I am admitted to St.Joseph’s Psychiatric Wing it was diagnosed that I have PTSD. No, I was not dragged kicking and screaming here
I spoke to a religious leader as I was in turmoil and his views were that I be admitted here so I can reflect on my religion and imaan
I then reluctantly came in for admission and soon realised I won’t be left alone as a staff member recognised me and the news spread
It seems like bad and also confused advice. Why would a psychiatric hospital be a good place to reflect on religion?

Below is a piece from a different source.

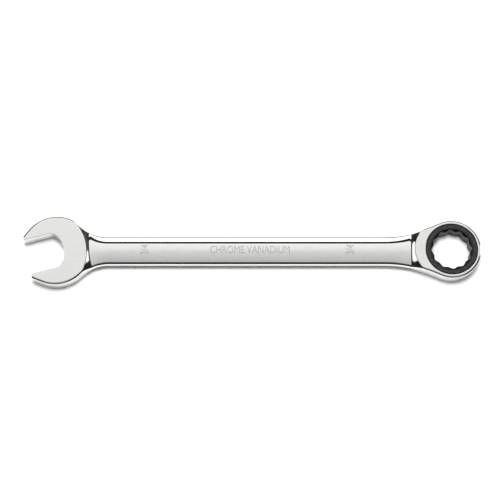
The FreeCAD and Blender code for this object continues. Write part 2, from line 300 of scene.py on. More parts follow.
def outer_outline(half):
    """The wrench's whole outline, mouth included, counter-clockwise."""
    ring_up, ring_low = [flare_centre((0, 0), RING_RADIUS, RING_FLARE, -1, side, half) for side in (1, -1)]
    jaw_up, jaw_low = [flare_centre(JAW_CENTRE, JAW_RADIUS, JAW_FLARE, 1, side, half) for side in (1, -1)]
    runs = [
        arc((0, 0), RING_RADIUS, heading((0, 0), ring_low), heading((0, 0), ring_up)),
        arc(ring_up, RING_FLARE, heading(ring_up, (0, 0)), -90),
        arc(jaw_up, JAW_FLARE, -90, heading(jaw_up, JAW_CENTRE)),
        arc(JAW_CENTRE, JAW_RADIUS, heading(JAW_CENTRE, jaw_up), nose_tangent(UPPER_NOSE, -1)),
        *nose_arcs(UPPER_NOSE, 1),
        *mouth_arcs(),
        *nose_arcs(LOWER_NOSE, -1),
        arc(JAW_CENTRE, JAW_RADIUS, nose_tangent(LOWER_NOSE, 1), heading(JAW_CENTRE, jaw_low) + 360),
        arc(jaw_low, JAW_FLARE, heading(jaw_low, JAW_CENTRE), 90),
        arc(ring_low, RING_FLARE, 90, heading(ring_low, (0, 0))),
    ]
    points = np.concatenate(runs)
    apart = np.linalg.norm(points - np.roll(points, 1, axis=0), axis=1)
    points = points[apart > COINCIDENT]
    filled = []
    for here, there in zip(points, np.roll(points, -1, axis=0)):
        count = math.ceil(np.linalg.norm(there - here) / LINE_STEP)
        filled.extend(here + (there - here) * n / count for n in range(count))
    return np.array(filled)


def in_mouth(points):
    """Whether each plan point is on the mouth's walls or floor."""
    turn = math.radians(MOUTH_HEADING)
    away = points - np.array(JAW_CENTRE)
    u = away[:, 0] * math.cos(turn) + away[:, 1] * math.sin(turn)
    v = away[:, 0] * math.sin(turn) - away[:, 1] * math.cos(turn)
    return (u > THROAT_FLOOR - NEAR_WALL) & (np.abs(v - MOUTH_OFFSET) < MOUTH_HALF + NOSE_CORNER / 2)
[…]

Due to very strong meds and the people pointing and whispering I told the nurses to call my doctor and discharge me
I felt that I would be safer at home, especially with the journo’s etc calling non-stop. But my doctor was gone on leave and
it was understood that his locum ( a qualified psychiatrist) herself could not authorise a discharge. She placed me on further meds
Ok that seems fucked up. I know pretty much nothing about how psych hospitals operate, and nothing about what kind of turmoil Dala was in, but even so, it seems badly wrong that she couldn’t leave when she wanted to. I could see waiting if she had no immediate way to get home and had too many drugs in her system to drive herself, but that’s not how she describes it. It seems outrageous to force her to wait for release from a doctor who is gone on leave.
Hence I am here at St. Josephs and cannot be sent home until the doctor comes back. The wait, the reporters as well as the other patients
adds to my anxiety & paranoia. I know this: I need to get home. My husband is not FOR me being here, he just wants all this to just go away
After being harrassed by a journo about “The Satanic Verses” I admitted it befuddled me.He reported that I expressed admiration for it!
All this because she said, at a writers’ festival, that Salman Rushdie is among the writers whose style she admires.